Глава третья. Учитель


   Голодные питомцы университета тянулись к своим духовным кормильцам, но вместо пищи их кормили баснями. Той мешаниной умозрительной путаницы, этимологии и механических манипуляций, которую выдавали там за науку, я, пожалуй, овладел лучше многих. Из одиннадцати сотен молодых христиан там набралось бы человек одиннадцать таких, кто стремился к знаниям. Общение с ними согревало и облагораживало. Инстинкт и счастливый случай сделали так, что я пристрастился не к буйству, а к размышлениям и чтению, последнему в особенности ничто не препятствовало. Да что там! — из хаоса университетской библиотеки я сумел выловить множество книг, о которых не знал даже сам библиотекарь. Так было положено начало моей ученой жизни. Своими силами я научился свободно читать почти на всех европейских языках, на любые темы и по всем наукам. Определенная схема человеческой природы и жизни уже начала вырисовываться во мне, но ее предстояло уточнять при помощи новых опытов и бесконечно расширять. Томас Карлейль. Сартор Резартус
   После того как мы столько узнали о сомнениях Карлейля в буквальной истинности христианских догм, нам покажется странным, что у него не вызывала никакого видимого отпора перспектива стать священником.

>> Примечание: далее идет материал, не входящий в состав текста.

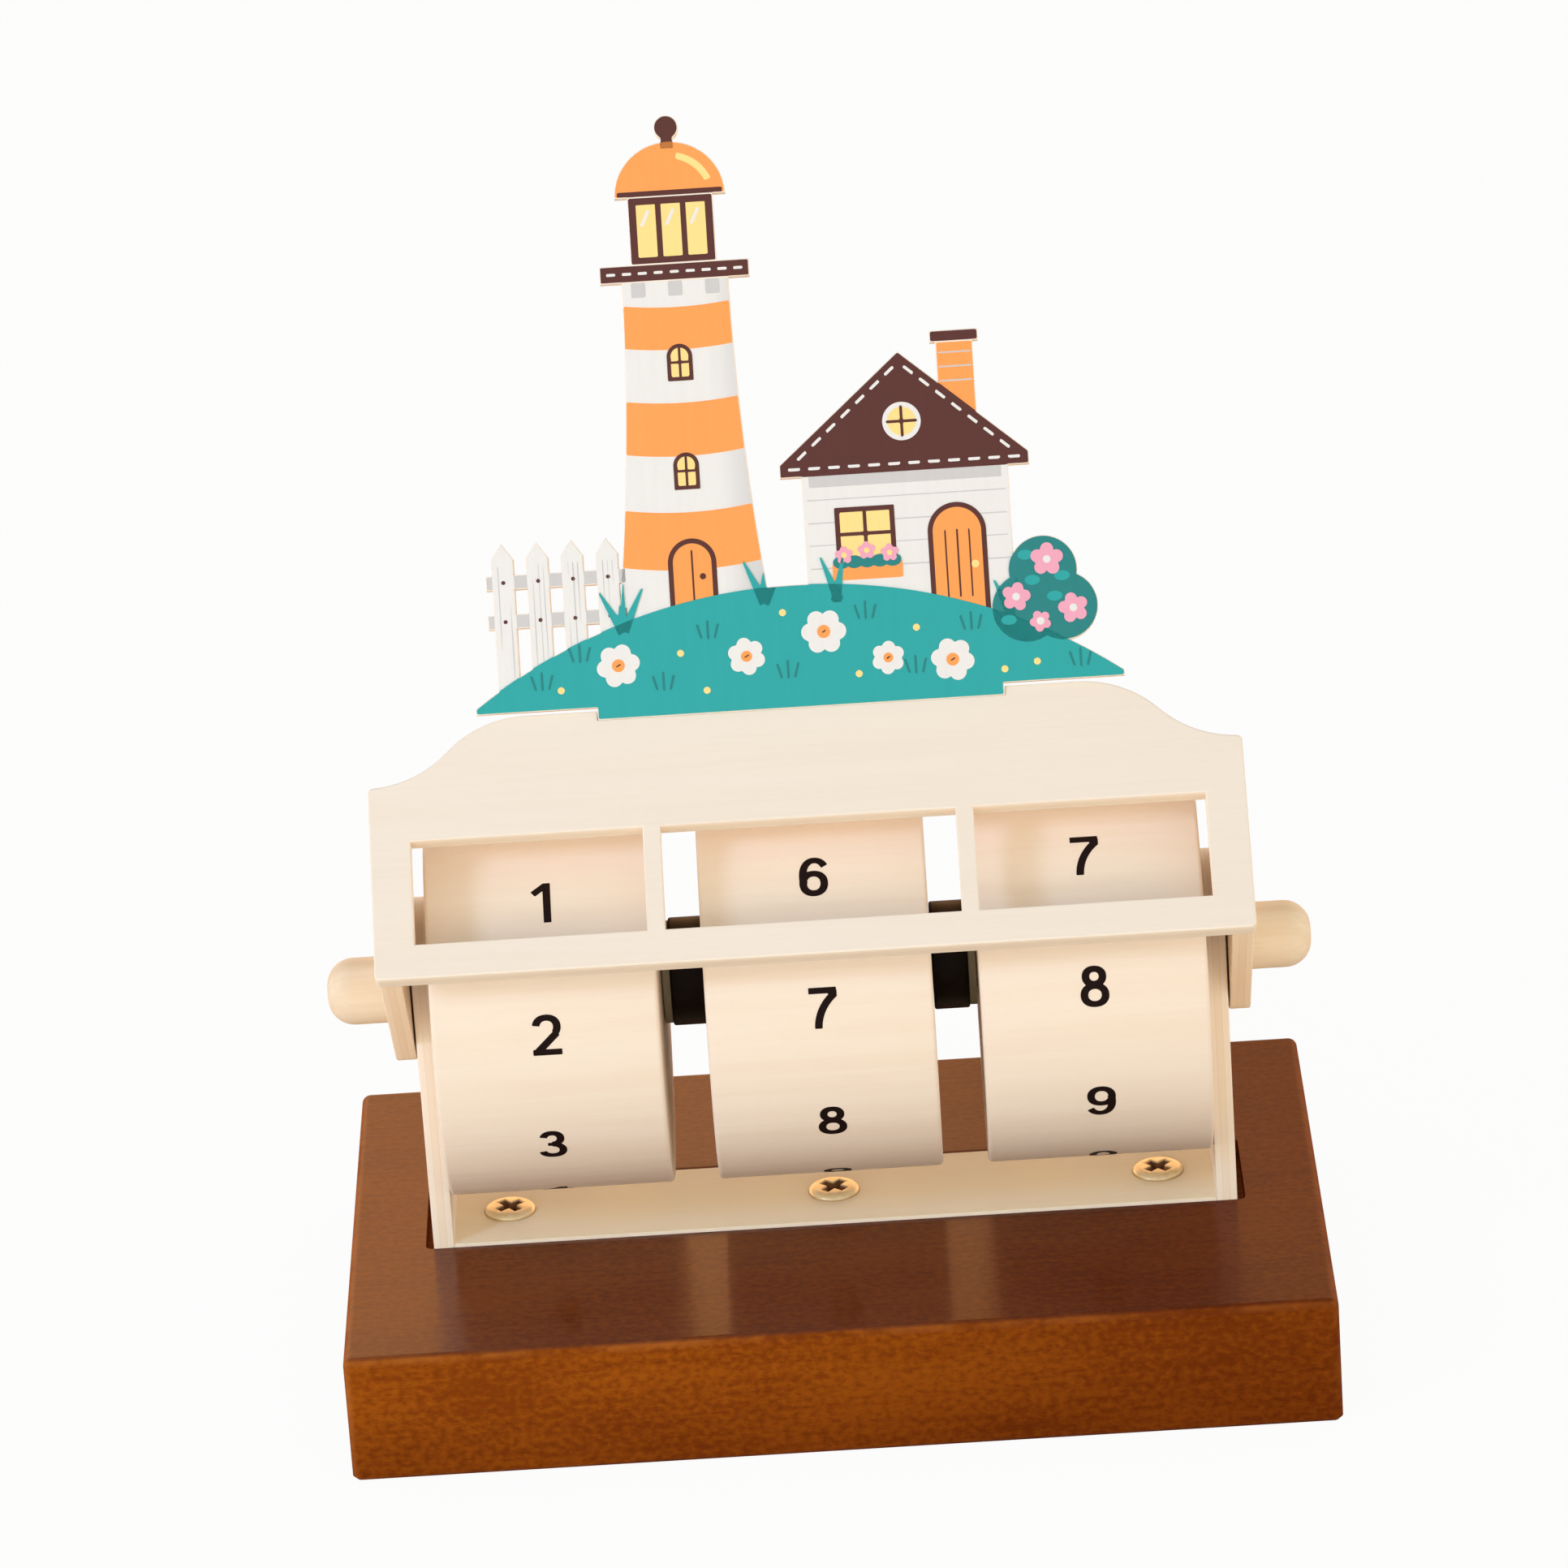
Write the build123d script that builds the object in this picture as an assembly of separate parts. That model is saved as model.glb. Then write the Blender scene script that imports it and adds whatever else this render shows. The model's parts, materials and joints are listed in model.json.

Но нужно помнить, что биограф, из будущего оглядывающий весь жизненный путь человека, может с обманчивой ясностью представлять побуждения и поступки, которые в свое время были совершенно неясны тому, кому принадлежали.
   Принять духовный сан его заставляло и желание родителей видеть его проповедником, и тот суровый факт, что в Шотландии в то время было мало путей для сына рабочего человека, не пожелавшего повторить путь отца, а сильней всего, возможно, то, что он не видел пока для себя никакого действительно подходящего дела. Восемнадцати лет он сделал запись в конце томика греческой прозы: «Имея сердце независимое, не пленяясь улыбками жизни и не склоняясь перед ее гневом, я, возможно, добьюсь литературной славы. И хотя бы судьба готовила мне голодную смерть, я рад тому, что не родился королем!» Впрочем, эти храбрые слова не подкреплялись попытками что-либо написать, скорее они были обманным движением, чтобы заглушить страх, о котором он говорил в то время в письмах друзьям: опасения, что литературного таланта у него нет. Этих друзей — те одиннадцать из одиннадцати сотен, о которых шла речь в «Сарторе», — было немного, но они были упорны. Как и сам Карлейль, это были дети тружеников. И они не видели перед собой иного пути, кроме пастырства или учительства. Но было и отличие: они ничего другого и не искали, и, едва прошли у них смутные волнения юности, они спокойно приняли свой наперед известный жребий. Самыми близкими друзьями и корреспондентами Карлейля из числа этих серьезных, добродетельных и вполне довольных собой молодых людей был Роберт Мит-чел, готовившийся в священники, но ставший потом учителем, Джеймс Джонстоун, также будущий школьный учитель, и Томас Муррей, который впоследствии, в минуты отдыха от пастырских забот, написал историю своего родного графства Голоуэй.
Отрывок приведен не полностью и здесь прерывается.